Dalam bidang ekonomi, ada 4 fungsi negara, yaitu sebagai penjamin (provider)
kesejahteraan rakyat, negara sebagai pengatur (regulator), negara sebagai
pengusaha (entrepreneur) atau menjalankan sector-sektor tertentu melalui Badan
Usaha Milik Negara (BUMN), dan negara sebagai wasit (umpire) untuk merumuskan
standar-standar yang adil mengenai sektor ekonomi termasuk perusahaan negara
(state corporation). Fungsi negara seperti yang dikatakan oleh W. Friedmenn
tersebut menunjukkan bahwa sebenarnya dalam faham negara kesejahteraan negara
boleh campur tangan dalam bidang perekonomian. Berbeda dengan negara
kesejahteraan, negara penjaga malam berpendirian bahwa pemerintah sebaiknya
tidak ikut campur dalam bidang perekonomian. Doktrinnya Laissez Faire (Leave it
-economic system- alone), yakni ajaran yang menyatakan bahwa kesejahteraan
rakyat dapat meningkat bila pemerintah tidak ikut campur mengurusi
perekonomian. Semboyannya adalah "Pemerintah yang terbaik adalah
pemerintah yang tidak mencampuri urusan perekonomian" (The least
government is the best government).

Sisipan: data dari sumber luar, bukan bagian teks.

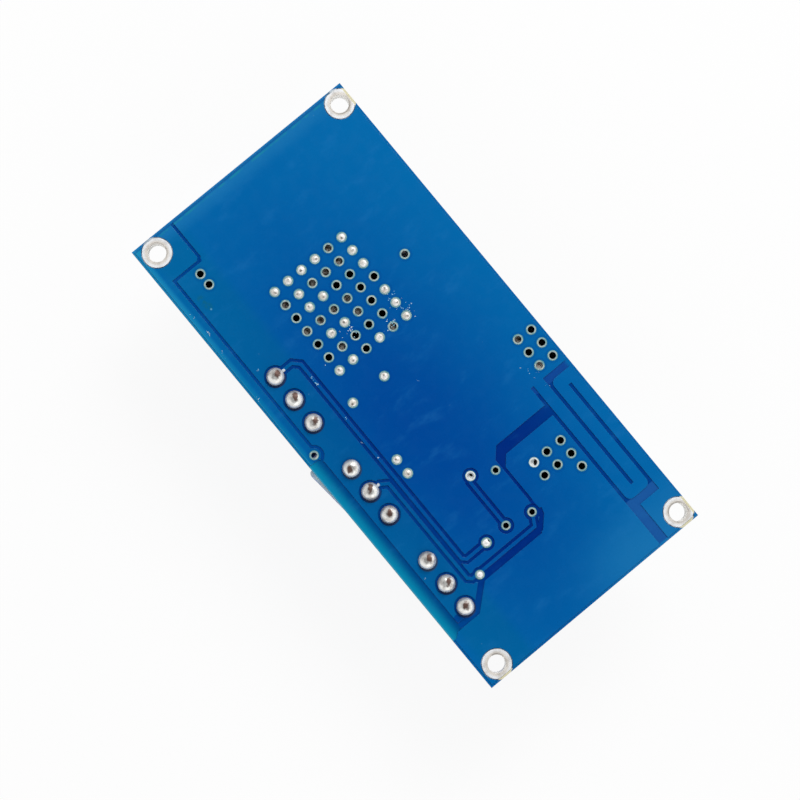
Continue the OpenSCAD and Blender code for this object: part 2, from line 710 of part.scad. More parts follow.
module trimmer_screw(i) {
  color("#c79a3d") trimmer_place(i) trimmer_screw_place() difference() {
    union() {
      translate([0, 0, -screw_seat]) cylinder(d = screw_d, h = screw_seat + screw_proud - 0.15);
      translate([0, 0, screw_proud - 0.15]) cylinder(d1 = screw_d, d2 = screw_d - 0.3, h = 0.15);
      translate([0, 0, -screw_seat - shank_l]) cylinder(d = shank_d, h = shank_l);
    }
    translate([-screw_d, -slot_w / 2, screw_proud - slot_depth]) cube([2 * screw_d, slot_w, 2]);
  }
}

module trimmer_1_housing() { trimmer_housing(0); }
module trimmer_1_resin() { trimmer_resin(0); }
module trimmer_1_pins() { trimmer_pins(0); }
module trimmer_1_screw() { trimmer_screw(0); }
module trimmer_2_housing() { trimmer_housing(1); }
module trimmer_2_resin() { trimmer_resin(1); }
module trimmer_2_pins() { trimmer_pins(1); }
module trimmer_2_screw() { trimmer_screw(1); }
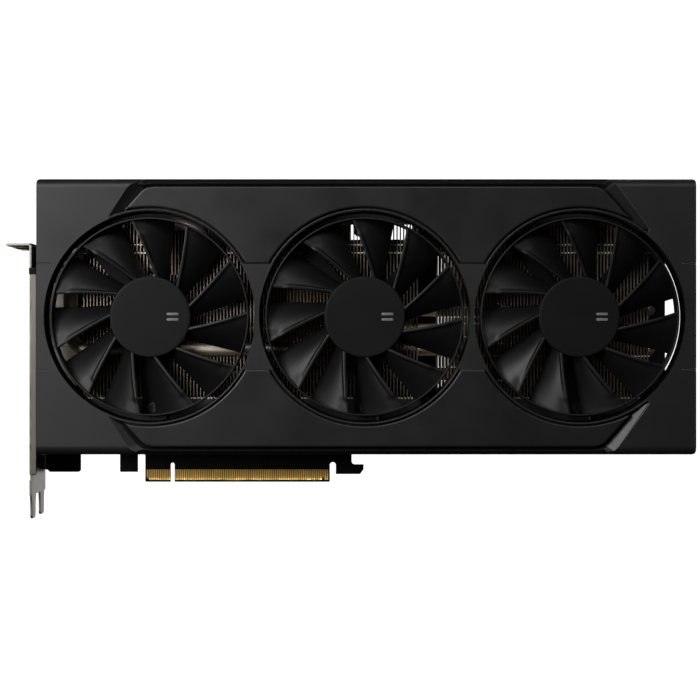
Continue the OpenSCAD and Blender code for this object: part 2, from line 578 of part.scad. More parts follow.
notch_r = 2.21;
notch_z = [2, 2 + slot_pitch];
module io_bracket() color([0.62, 0.6, 0.57]) difference() {
    union() {
        x1 = bracket_x + sheet_t;
        bottom = tab_y - bracket_h;
        box([bracket_x, 5.7, bracket_z[0]], [x1, tab_y, bracket_z[1]]);
        box([bracket_x, -3.8, 1], [x1, 5.8, bracket_z[1]]);
        for (z = [3.8, 3.8 + slot_pitch]) {
            box([bracket_x, bottom + 2, z], [x1, -3, z + 10.19]);
            box([bracket_x, bottom, z + 1.5], [x1, bottom + 2, z + 8.7]);
        }
        // folded flange along the front edge, and the fixing tab at the top
        box([bracket_x, 5.7, bracket_z[1] - sheet_t], [shroud_x0 - 0.2, 95.3, bracket_z[1]]);
        box([bracket_x - 10.7, tab_y - sheet_t, bracket_z[0]], [x1, tab_y, bracket_z[1]]);
        // ears that take the board
        for (p = bracket_spots)
            box([bracket_x, p.y - 4, board_top], [p.x + 4, p.y + 4, board_top + sheet_t]);
    }
    for (s = sockets) box([bracket_x - 1, s[0] - s[1] / 2 - 1.1, board_top],
        [bracket_x + 2, s[0] + s[1] / 2 + 1.1, board_top + s[2] + 2.2]);
    // vent slots beside the second slot
    for (y = [16 : 6 : 94]) box([bracket_x - 1, y, 18], [bracket_x + 2, y + 3.6, 31]);
    // screw notches in the tab
    for (z = notch_z) translate([bracket_x - 5.7, tab_y + 1, z]) rotate([90, 0, 0]) {
        cylinder(r = notch_r, h = 4, $fn = 48);
        translate([-9, -notch_r, 0]) cube([9, notch_r * 2, 4]);
    }
    for (z = [bracket_z[0] - 1, bracket_z[1] - 3])
        box([bracket_x - 12, tab_y - 3, z], [bracket_x - 8.7, tab_y + 1, z + 4]);
    for (p = bracket_spots) translate([p.x, p.y, 0]) disc(1.3, -5, 8, small_fn);
}
module bracket_screws() color([0.2, 0.2, 0.2]) for (p = bracket_spots)
    translate([p.x, p.y, 0]) screw(board_top + sheet_t, 2.4, 1.1, 1.1, 2.2);
module shroud_screws() color([0.1, 0.1, 0.1]) for (p = post_spots)
    translate([p.x, p.y, back_z[0]]) mirror([0, 0, 1]) screw(0, 2.4, 0.7, 1, 8);

stand() front_shroud();
stand() upper_trim_panel();
stand() lower_trim_panel();
stand() upper_accent_strip();
stand() lower_accent_strip();
for (i = [0 : 2]) {
    name = str("fan_", i + 1, "_");
    stand() at_fan(i) impeller();
    stand() at_fan(i) hub_badge();
    stand() at_fan(i) magnet_ring();
    stand() at_fan(i) shaft();
    stand() at_fan(i) stator();
    stand() at_fan(i) bearing();
    stand() at_fan(i) fan_mount();
}
stand() fan_mount_screws();
stand() fan_foot_screws();
stand() fan_cables();
stand() fan_headers();
stand() stiffener_rail();
stand() main_fin_stack();
stand() tail_fin_stack();
stand() base_heat_pipes();
stand() front_heat_pipes();
stand() cold_plate();
stand() memory_pads();
stand() circuit_board();
stand() edge_contacts();
stand() gpu_package();
stand() memory_chips();
stand() power_inductors();
stand() power_stages();
stand() capacitors();
stand() power_connector();
stand() power_pins();
stand() display_sockets();
stand() socket_tongues();
stand() backplate();
stand() backplate_spacers();
stand() backplate_screws();
stand() retention_spring();
stand() retention_screws();
stand() io_bracket();
stand() bracket_screws();
stand() shroud_screws();
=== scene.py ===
"""Looks of the two-slot graphics card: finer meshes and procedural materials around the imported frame."""
import json
import math
from collections import namedtuple

import bmesh
import bpy
from mathutils import Matrix, Vector


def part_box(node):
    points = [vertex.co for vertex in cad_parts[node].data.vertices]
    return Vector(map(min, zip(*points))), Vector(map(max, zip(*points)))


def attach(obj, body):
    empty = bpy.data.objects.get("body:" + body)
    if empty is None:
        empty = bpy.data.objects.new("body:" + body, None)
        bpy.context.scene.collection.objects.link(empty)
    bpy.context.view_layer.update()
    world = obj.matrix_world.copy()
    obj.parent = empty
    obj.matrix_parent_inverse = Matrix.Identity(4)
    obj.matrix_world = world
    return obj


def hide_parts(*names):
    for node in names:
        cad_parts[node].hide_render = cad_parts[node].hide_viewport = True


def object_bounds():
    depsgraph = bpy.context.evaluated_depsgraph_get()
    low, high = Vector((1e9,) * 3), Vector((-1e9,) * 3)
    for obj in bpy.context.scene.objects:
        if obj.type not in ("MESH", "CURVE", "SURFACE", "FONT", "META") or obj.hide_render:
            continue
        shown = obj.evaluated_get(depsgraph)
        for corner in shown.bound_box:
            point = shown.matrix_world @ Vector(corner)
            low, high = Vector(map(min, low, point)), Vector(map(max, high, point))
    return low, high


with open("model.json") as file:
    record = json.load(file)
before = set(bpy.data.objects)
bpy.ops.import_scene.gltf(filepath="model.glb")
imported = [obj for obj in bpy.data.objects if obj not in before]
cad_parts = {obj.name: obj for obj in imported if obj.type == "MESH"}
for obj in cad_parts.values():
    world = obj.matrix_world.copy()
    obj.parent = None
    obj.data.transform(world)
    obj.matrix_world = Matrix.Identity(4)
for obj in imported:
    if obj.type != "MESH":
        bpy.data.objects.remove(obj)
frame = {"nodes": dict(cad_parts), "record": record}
cad_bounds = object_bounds()

MM = 0.001
Box = namedtuple("Box", "x0 x1 up0 up1 out0 out1")


def cad(node):
    """Box of a CAD node in millimetres: along the card, up it, and out of the board towards the fans."""
    lo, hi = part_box(node)
    return Box(*(round(v / MM, 3) for v in (lo.x, hi.x, lo.z, hi.z, -hi.y, -lo.y)))


def at(x, up, out):
    """Point in metres from millimetres along, up and out."""
    return Vector((x, -out, up)) * MM


# ---------------------------------------------------------------- places from the frame, sizes in mm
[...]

Ideologi utama negara penjaga malam adalah
unsure kapitalisme.
Secara historis konstitusional melalui penelaahan terhadap semua UUD yang
pernah dimiliki Indonesia dapat dibuktikan bahwa negara hukum Indonesia
menganut faham negara kesejahteraan. Adanya demokrasi ekonomi yang menjadi ciri
khas dari negara kesejahteraan tercermin juga pada Penjelasan UUD 1945 Pasal
33.
Amich Alhumami, Retorika Negara Kesejahteraan, Harian Kompas.
Mahfud Marbun, Pokok-Pokok Hukum Administrasi Negara, Liberty, Yogyakarta, 1987.
RMAB Kusuma, Negara Kesejahteraan dan Jaminan Sosial, Jurnal Konstitusi, Vol.3, Februari 2006, Mahkamah Konstitusi, Jakarta, 2006.
Wofgang Friedman, The State and The Rule of Law ini a Mixed Economy, Stevens and Sons, London, 1971.
Moh. Mahfud MD, Membangun Politik Hukum, Menegakkan Konstitusi, Pustaka LP3ES, Jakarta, 2006.